Despite wider pressures on the brewing industry, demand for new product innovation remains strong, he says. But working in partnership is a key part of this relationship with the brewers’ expertise able to suggest not only innovative products but also the practical advice on what works in terms of delivery.
But how is this market going to develop and where can retailers evolve their own label alcohol offers?
Hepworth predicts that innovation in ingredients and health, such as gluten free beers, will drive the next wave of development.
“It is heading towards more alcohol-free and it is also heading towards functional drinks and flavoured beers, which will almost certainly be lager beers,” he says.

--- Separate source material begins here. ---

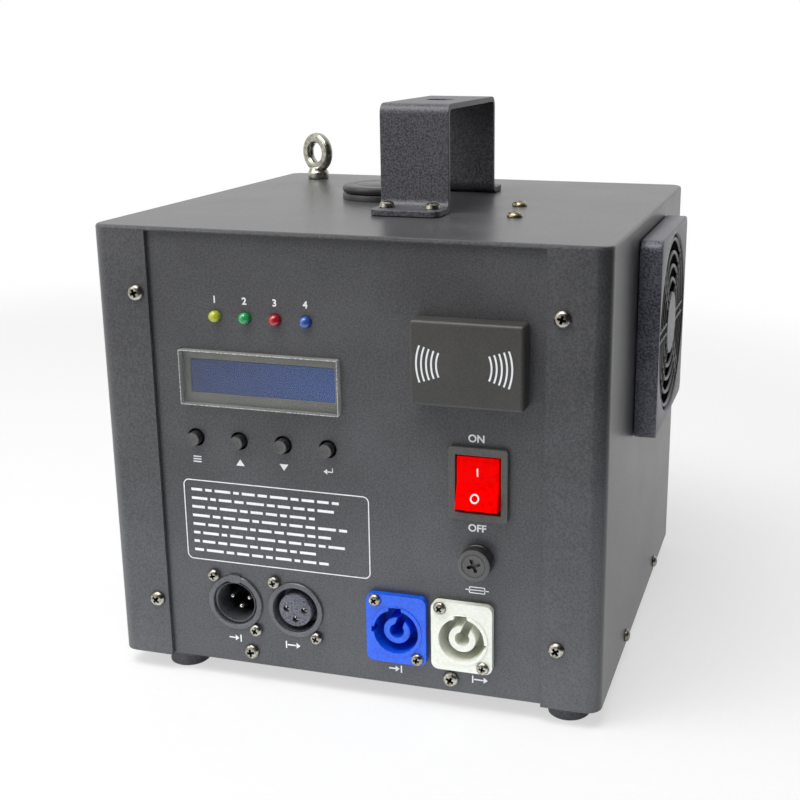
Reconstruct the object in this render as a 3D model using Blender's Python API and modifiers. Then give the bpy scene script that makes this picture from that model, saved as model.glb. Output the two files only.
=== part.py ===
"""Stage spark machine: folded steel case, top handle, front connectors, side fans and the feed inside.

Metres, +Z up, front towards -Y. The origin is under the middle of the machine, on the floor.
Places on the case are measured from its lower front left corner: x to the right, y to the back, z up.
"""
import math

import bmesh
import bpy
from mathutils import Matrix, Vector

# Case
CASE_WIDTH = 0.220
CASE_DEPTH = 0.212
CASE_HEIGHT = 0.194
SHEET = 0.0015
CORNER_RADIUS = 0.0065
TOP_EDGE_RADIUS = 0.0012
FLANGE_WIDTH = 0.025
LIP_DEPTH = 0.0002
SEAT_GAP = 0.0003
OVERLAP = 0.0004
PANEL_WIDTH = CASE_WIDTH - 2 * FLANGE_WIDTH

# Panels and base tray
PANEL_THICKNESS = 0.0012
PANEL_BOTTOM = 0.0006
PANEL_FACE = SHEET + SEAT_GAP
CAVITY = SHEET + SEAT_GAP + PANEL_THICKNESS + SEAT_GAP
FLOOR_Z = PANEL_THICKNESS + SEAT_GAP
TRAY_LIP_HEIGHT = 0.012
TRAY_CORNER_RADIUS = 0.005
VENT_LENGTH = 0.034
VENT_WIDTH = 0.004
VENT_PITCH = 0.010
VENTS_PER_BANK = 11
VENT_BANK_HEIGHTS = (0.055, 0.125)

# Feet
FOOT_HEIGHT = 0.008
FOOT_RADIUS = 0.009
FOOT_FLARE = 0.0008
FOOT_RECESS_RADIUS = 0.0042
FOOT_RECESS_DEPTH = 0.005
FOOT_LEFT_X = 0.026
FOOT_RIGHT_X = CASE_WIDTH - 0.0155
FOOT_FRONT_Y = 0.0145
FOOT_REAR_Y = CASE_DEPTH - FOOT_FRONT_Y

# Places on the top sheet
HOPPER_X = CASE_WIDTH * 0.4023
HOPPER_Y = CASE_DEPTH * 0.5566
OUTLET_Y = HOPPER_Y + 0.048

# Carry handle
HANDLE_X = HOPPER_X + 0.0305
HANDLE_Y = HOPPER_Y - 0.0083
HANDLE_WIDTH = 0.0315
HANDLE_LENGTH = 0.0779
HANDLE_HEIGHT = 0.0470
HANDLE_STRAP = 0.0025
HANDLE_BEND = 0.0045
HANDLE_FOOT_BEND = 0.0032
HANDLE_FOOT = 0.0167
HANDLE_FOOT_CORNER = 0.004
HANDLE_HOLE_RADIUS = 0.0065
HANDLE_SCREW_PITCH = 0.021
HANDLE_SCREW_INSET = 0.0098

# Pan head screws
SCREW_RADIUS = 0.0019
SCREW_HOLE_RADIUS = 0.0022
SCREW_LENGTH = 0.009
SCREW_HEAD_RADIUS = 0.0035
SCREW_HEAD_HEIGHT = 0.0024
SCREW_CROSS_LENGTH = 0.0038
SCREW_CROSS_WIDTH = 0.0009
SCREW_CROSS_DEPTH = 0.0013

# Eye bolt
EYE_X = 0.0250
EYE_Y = CASE_DEPTH - 0.025
EYE_TURN = math.radians(-26.5)
EYE_RING_RADIUS = 0.0077
EYE_WIRE_RADIUS = 0.00275
EYE_COLLAR_RADIUS = 0.0057
EYE_COLLAR_HEIGHT = 0.0040
EYE_SHANK_RADIUS = 0.0025
EYE_SHANK_LENGTH = 0.010
EYE_NUT_RADIUS = 0.0050
EYE_NUT_HEIGHT = 0.0045

# Hopper and its cap
HOPPER_COLLAR_RADIUS = 0.0198
HOPPER_COLLAR_HEIGHT = 0.0026
HOPPER_RADIUS = 0.0178
HOPPER_WALL = 0.0012
HOPPER_STRAIGHT = 0.036
HOPPER_CONE = 0.030
HOPPER_SPOUT_RADIUS = 0.0055
CAP_RADIUS = 0.0206
CAP_THICKNESS = 0.0034
CAP_EDGE = 0.0008
CAP_SKIRT = 0.006
CAP_WALL = 0.0015

# Feed screw, its barrel and its drive
FEED_Z = CASE_HEIGHT - 0.084
BARREL_RADIUS = 0.008
BARREL_WALL = 0.0017
BARREL_FLANGE_RADIUS = 0.0115
BARREL_FLANGE = 0.002
BARREL_START_Y = 0.0725
BARREL_PORT = 0.011
SCREW_SHAFT_RADIUS = 0.002
FLIGHT_RADIUS = 0.0057
FLIGHT_THICKNESS = 0.0014
FLIGHT_END_SET = 0.015
FLIGHT_TURNS = 6
FEED_TAIL = 0.003
RUNNING_GAP = 0.0003
GEAR_MODULE = 0.0012
GEAR_WIDTH = 0.004
DRIVE_TEETH = 14
SCREW_GEAR_TEETH = 28
GEAR_BACKLASH = 0.0003
GEAR_OFFSET = 0.003
MOTOR_RADIUS = 0.0122
MOTOR_LENGTH = 0.042
MOTOR_SHAFT_RADIUS = 0.002
BRACKET_THICKNESS = 0.002
BRACKET_WIDTH = 0.052
BRACKET_FOOT = 0.020
BRACKET_TOP = FEED_Z + 0.017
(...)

Meanwhile, Forsyth says that retailers can evolve their own label alcohol offers by targeting spirits and craft beer.
He highlights that as RTD and wine have been the most popular sub-categories accounting for 10% and 11% of private label launches respectively in 2025, meaning there is potential in other alcoholic categories.
“Beer was just 6% and is an increasingly fragmented sector due to the rise of craft beer and consumers find too much choice cognitively stressful. Spirits have traditionally been a more premium area than beer and wine, giving it greater protection from own label,” he highlights.

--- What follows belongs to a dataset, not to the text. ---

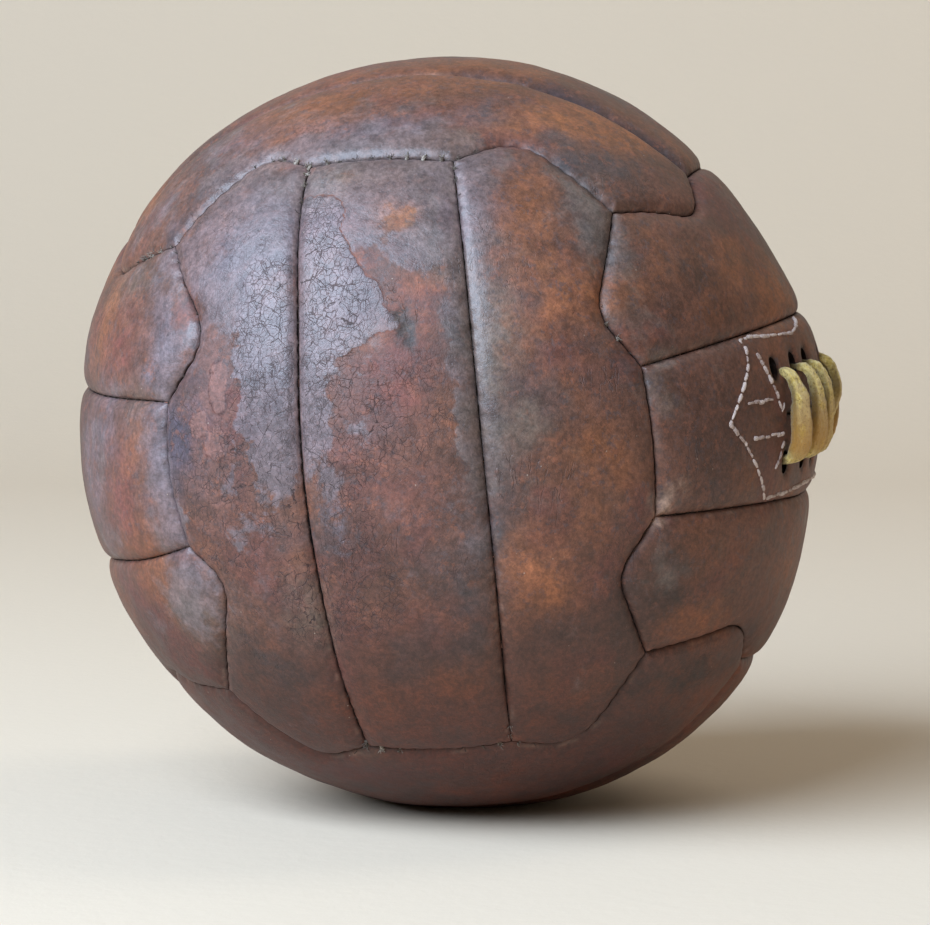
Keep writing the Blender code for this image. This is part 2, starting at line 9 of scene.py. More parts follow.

“However, the high cost per unit makes it very vulnerable to private label at a time when budgets are so squeezed and the middle classes are shrinking, if retailers can convince savvy shoppers that they can get the same quality with brands that do not charge a premium for marketing and high profit margins.”
At the same time, collaboration is likely to play a growing role, with partnerships between retailers and established brands, Forsyth says. He highlights Aldi’s tie-up with BrewDog as offering a way to combine credibility with scale.
Ultimately, continued cost pressures and evolving consumer expectations mean private label is set to grow further, with alcohol representing a key area of future innovation.
Supermarkets globally look set to continue to invest into their own label alcohol ranges providing a potential area for growth and investment.